Perhaps the biggest addition to Lightroom 3 is the built in watermarking ability. In the past, plug-ins have allowed us to do this but its always nice when a developer of one of the largest software companies in the world chooses to listen to the overwhelming demand of its users and put in a feature we want natively. In the past I was frustated with the watermarking plug-ins so I would have to create an automation to send my work to photoshop to add a very simple text mark.

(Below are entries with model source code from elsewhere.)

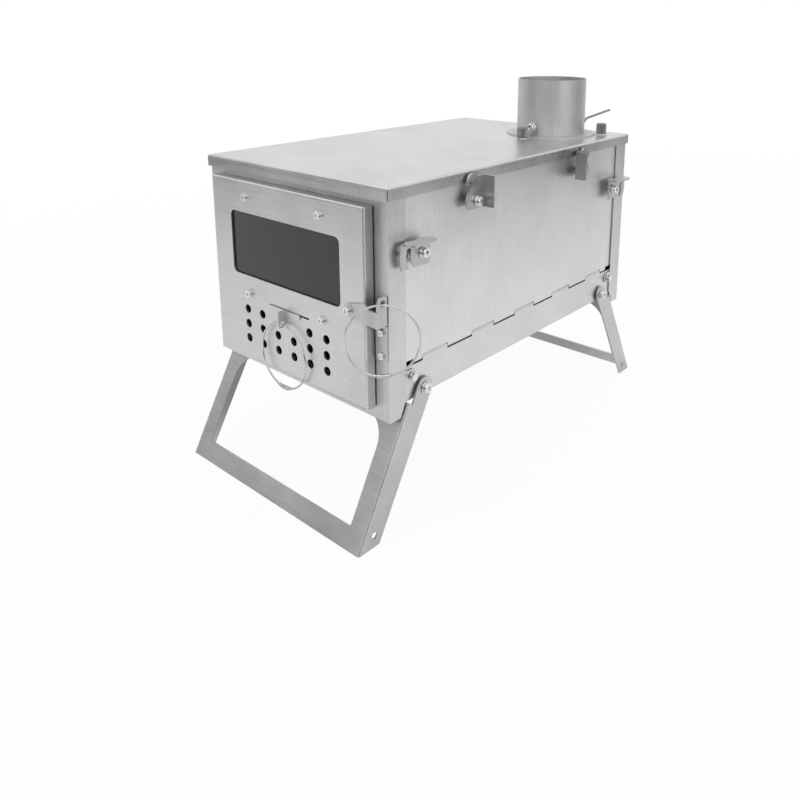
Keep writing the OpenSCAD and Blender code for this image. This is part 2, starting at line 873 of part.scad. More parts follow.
module hinge_rivets() {
    color("gray") for (z = rivet_heights()) {
        bar_y(-rivet_x(), -frame_y - sheet_t - rivet_head_t, -frame_y + sheet_t + rivet_head_t, z, rivet_r);
        bar_y(-rivet_x(), -frame_y - sheet_t - rivet_head_t, -frame_y - sheet_t, z, rivet_head_r);
        bar_y(-rivet_x(), -frame_y + sheet_t, -frame_y + sheet_t + rivet_head_t, z, rivet_head_r);
    }
}

// Window

module window_gasket() {
    color("black") front_plate(door_inner_y, gasket_t) translate([0, window_mid]) difference() {
        round_rect(window_w + 2 * gasket_lap, window_h + 2 * gasket_lap, window_r);
        round_rect(window_w, window_h, window_r);
    }
}

module window_glass() {
    color("black", 0.6) front_plate(glass_y, glass_t) translate([0, window_mid])
        round_rect(window_w + 2 * glass_lap, window_h + 2 * glass_lap, window_r / 2);
}

module window_frame() {
    color("darkgray") difference() {
        front_plate(glass_back_y, window_frame_t) difference() {
            union() {
                translate([0, window_mid])
                    round_rect(window_w + 2 * window_frame_lap, window_h + 2 * window_frame_lap, window_r);
                for (sx = [-1, 1], z = [screw_low_z, screw_top_z]) {
                    translate([sx * screw_x, z]) circle(tab_r);
                    translate([sx * screw_x - tab_r, min(z, window_mid)])
                        square([2 * tab_r, abs(window_mid - z)]);
                }
            }
            translate([0, window_mid]) round_rect(window_w, window_h, window_r);
        }
        window_screw_places() bar_y(0, -glass_back_y - over, -window_frame_y + over, 0, screw_r + running);
    }
}

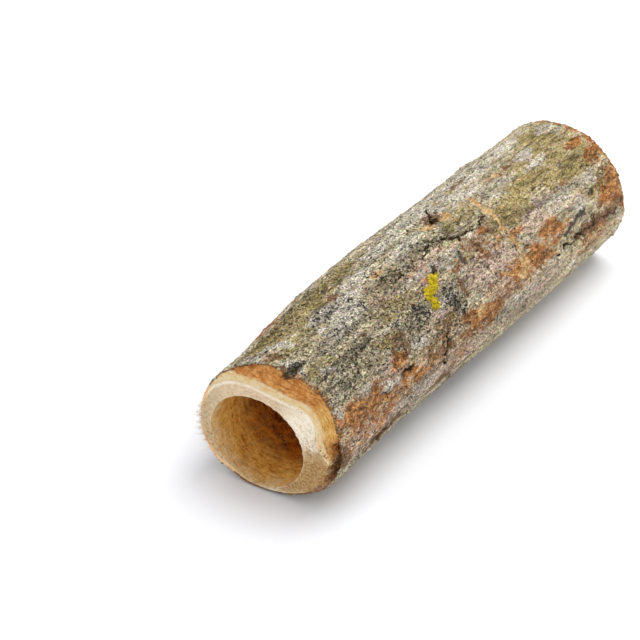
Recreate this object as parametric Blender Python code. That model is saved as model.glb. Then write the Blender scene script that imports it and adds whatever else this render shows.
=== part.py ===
"""A bored bark log: one length of round wood in its bark, sawn at both ends and drilled through.

Metres, +Z up. The log lies along Y with its thin-walled, wide-faced end at -Y. The origin is at
the middle of its bounding box in X and Y and at the lowest point of its underside in Z.
Angles around the log run from straight up (+Z) towards +X.
"""

import math
from dataclasses import dataclass

import bmesh
import bpy
from mathutils import Vector

MM = 0.001

# Driving dimensions of the log, about the straight axis that it grew around
LENGTH = 151.3 * MM  # along the axis, between the two saw cuts
BODY_RADIUS = 22.4 * MM  # mean radius over the bark, away from the swellings
BED_HEIGHT = -23.1 * MM  # the underside is worn level at this height, so the log lies still

# The drilled hole: straight, parallel to the axis, and off centre towards the thin wall
BORE_RADIUS = 15.0 * MM
BORE_X = -4.4 * MM
BORE_Z = -6.6 * MM

# Each saw cut is a plane. These are its rises along Y for each unit of X and of Z.
NEAR_CUT = (math.tan(math.radians(5.5)), math.tan(math.radians(0.8)))
FAR_CUT = (math.tan(math.radians(-0.2)), math.tan(math.radians(-2.0)))
ARRIS = 0.6 * MM  # the bark's edge is broken back by this much at both cuts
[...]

For me, Lightroom 3 will be worth buying. But it will be loaded with features that I will hardly use. I was definetely looking for a little bit more of a UI update, but the core functionality of the application was great. I can forsee Lightroom now ending up like Photoshop where it will be loaded features to please everybody. What I think Adobe needs to realize is that they need ot focus on the core of the program. Lightroom is bringing photographers the ability to effectively develop their photography as is they were in the dark room. Bells and whistles are nice, but keep them in Photoshop. Lightroom 2 was nearly perfect, now Adobe can either embrace it or ignore it and let it become the new photoshop.